My own inner noise had to be reduced to squashed and shattered oblivion by events in which though instrumental, I still felt out of control, events that were certainly not part of Lysanne’s great life plan. And yet, and yet: We can come to God, Dressed for Dancing. Or Be carried on a stretcher, To God’s Ward (Hafiz). I’ve chosen to dance, and I choose to dance to the tune of that still small voice of calm. Although that may sound like a contradiction in terms. Yet stillness vibrates with the rich sounds of harmony, like the dance of the universe, the hum of the planets, the whoosh of the stars.
So what is it that so often drowns out this still small voice of calm? How come we lose touch with the very thing that tells us exactly who we are, that tells us what we came here to do? That guides us unerringly to who and what we came to serve, beyond our ego-limiting selves, though making full use of that very ego, to be a conduit of the beyond?
We human beings are so, so busy. I booked a room in one of my favourite Amsterdam hotels a few months ago, seeking a moment’s relief from the relentless buffering of the spring storms on the houseboat. The hotel overlooks ‘het IJ’, the old seafront before the vagaries of the North Sea were finally tempered by a long dike cutting our country’s heart off from its northern route to fishing and seafaring. But also keeping it safe. I crept onto the windowsill and watched as trains, trams, airplanes, boats, busses and people, endless streams of people, swarmed the streets below. So busy. So full of intent. So driven by, what?
The need to be someone, to be somewhere, to fix something, too build, to earn, to meet, to do. The energy of doing swirled around like the relentless storm that had been buffeting my otherwise gentle water existence. And as I watched, feeling quite detached from my conditioned need to join these doers, to fix, to make, to impress, I saw how everything around us conspires to take us away from this purest of compasses that can tell us, in no uncertain terms, what it is we are asked to do, to be, to fix, to heal, and to bring to the collective.
It’s not about the schooling you get, although it can be useful. It’s not the about the career ladder you ascend, although financially it can be fruitful. It’s not about fitting in, or about dropping out. Either way you’re trapped in messages that the mind feeds us, the collective demanding mind that seldom settles for letting us be who we are. Add to this mix our emotions, swirling around like the stream of light created by the headlights of the passing cars, making their way home in the twilight. As we allow ourselves to be kidnapped by our swirling emotions, our mind explains to us why we feel the way we feel, and invites us to find another job, another wife, another country, another life. And yet, and yet, those of us who went on that search inevitably ended up deluded by the solutions offered by the mind. Because home is right here, right now, deep inside the recesses of your psyche, of your heart, the locus of that still small voice of calm.
I remember once seeing a photograph of a yogi sitting in the middle of a busy roundabout in Copenhagen. At the time, I wondered what was wrong with him. Why choose to sit in the middle of a busy roundabout when you’ve got beautiful quiet beaches within easy reach.
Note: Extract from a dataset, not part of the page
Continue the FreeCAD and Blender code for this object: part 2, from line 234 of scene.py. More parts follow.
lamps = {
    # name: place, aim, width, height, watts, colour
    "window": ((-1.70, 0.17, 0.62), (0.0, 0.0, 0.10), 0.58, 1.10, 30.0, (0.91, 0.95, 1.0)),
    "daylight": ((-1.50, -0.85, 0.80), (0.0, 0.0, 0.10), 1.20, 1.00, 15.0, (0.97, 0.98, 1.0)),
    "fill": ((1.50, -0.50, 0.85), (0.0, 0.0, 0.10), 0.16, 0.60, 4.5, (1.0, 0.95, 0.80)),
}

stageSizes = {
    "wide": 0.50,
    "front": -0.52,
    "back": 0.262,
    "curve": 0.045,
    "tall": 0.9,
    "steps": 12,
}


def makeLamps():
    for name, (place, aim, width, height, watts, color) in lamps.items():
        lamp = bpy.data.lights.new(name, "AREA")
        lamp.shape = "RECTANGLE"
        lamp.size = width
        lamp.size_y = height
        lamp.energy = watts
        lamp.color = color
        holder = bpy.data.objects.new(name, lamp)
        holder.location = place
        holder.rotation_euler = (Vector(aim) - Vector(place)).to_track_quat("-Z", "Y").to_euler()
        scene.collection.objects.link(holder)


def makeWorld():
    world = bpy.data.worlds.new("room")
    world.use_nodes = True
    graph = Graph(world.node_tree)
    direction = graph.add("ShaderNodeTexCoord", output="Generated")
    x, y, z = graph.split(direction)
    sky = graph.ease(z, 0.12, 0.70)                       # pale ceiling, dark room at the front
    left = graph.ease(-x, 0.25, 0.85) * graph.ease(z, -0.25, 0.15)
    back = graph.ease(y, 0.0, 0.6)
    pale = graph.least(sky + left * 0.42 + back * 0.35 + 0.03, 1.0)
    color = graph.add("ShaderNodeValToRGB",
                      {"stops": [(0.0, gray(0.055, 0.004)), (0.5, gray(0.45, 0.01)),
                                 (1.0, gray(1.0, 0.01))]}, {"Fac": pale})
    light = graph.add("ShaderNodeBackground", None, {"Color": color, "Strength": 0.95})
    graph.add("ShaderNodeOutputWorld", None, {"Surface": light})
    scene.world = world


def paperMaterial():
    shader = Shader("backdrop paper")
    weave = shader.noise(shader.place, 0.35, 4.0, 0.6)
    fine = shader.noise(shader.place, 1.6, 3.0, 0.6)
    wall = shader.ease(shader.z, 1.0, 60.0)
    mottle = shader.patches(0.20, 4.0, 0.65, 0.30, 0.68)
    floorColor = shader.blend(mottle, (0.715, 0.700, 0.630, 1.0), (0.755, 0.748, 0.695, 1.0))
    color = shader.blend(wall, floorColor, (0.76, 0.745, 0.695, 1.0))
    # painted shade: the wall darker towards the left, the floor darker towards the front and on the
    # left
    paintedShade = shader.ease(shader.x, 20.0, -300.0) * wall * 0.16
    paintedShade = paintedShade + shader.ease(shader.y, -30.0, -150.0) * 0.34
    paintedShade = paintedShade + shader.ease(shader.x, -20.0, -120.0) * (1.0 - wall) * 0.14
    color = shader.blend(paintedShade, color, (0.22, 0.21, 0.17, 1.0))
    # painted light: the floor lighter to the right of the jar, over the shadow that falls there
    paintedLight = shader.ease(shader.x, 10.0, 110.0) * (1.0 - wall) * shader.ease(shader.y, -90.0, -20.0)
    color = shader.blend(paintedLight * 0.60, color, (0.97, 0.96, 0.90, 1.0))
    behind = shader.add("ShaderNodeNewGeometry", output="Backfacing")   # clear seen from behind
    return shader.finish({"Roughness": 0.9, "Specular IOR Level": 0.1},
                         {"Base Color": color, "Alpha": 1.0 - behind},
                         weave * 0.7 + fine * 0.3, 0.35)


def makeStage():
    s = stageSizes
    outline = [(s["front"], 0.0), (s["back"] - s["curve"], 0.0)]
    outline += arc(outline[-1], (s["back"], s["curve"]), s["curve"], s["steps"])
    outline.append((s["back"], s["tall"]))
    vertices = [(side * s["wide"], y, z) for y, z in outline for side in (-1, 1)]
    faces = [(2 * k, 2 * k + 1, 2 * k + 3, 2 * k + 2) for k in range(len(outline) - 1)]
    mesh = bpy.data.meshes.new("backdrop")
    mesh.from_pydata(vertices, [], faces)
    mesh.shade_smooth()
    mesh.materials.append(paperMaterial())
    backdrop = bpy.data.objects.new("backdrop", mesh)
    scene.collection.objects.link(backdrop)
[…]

If truth be told, I found it a trifle masochistic, even show offish. I believed that you could only connect with the depth of self that lay beyond the ego, if all the external conditions were right. As many of us do. We postpone ‘finding our selves’ until we’ve found the right teacher, the right environment, the right technique, or the right teaching.
But you, me, each one of us, is already the right technique, is already the right environment. Right here, right now. On a bus, at work, or sitting on my beautiful riverside jetty with the sound of drilling and pole thumping in the background. You don’t need another of anything, be it a husband, a life, a job, an environment, or country. A change of scenery may help of course, but in the end, all you need is you. The deepest sense of you, and the roaring whispers of that still small voice of calm!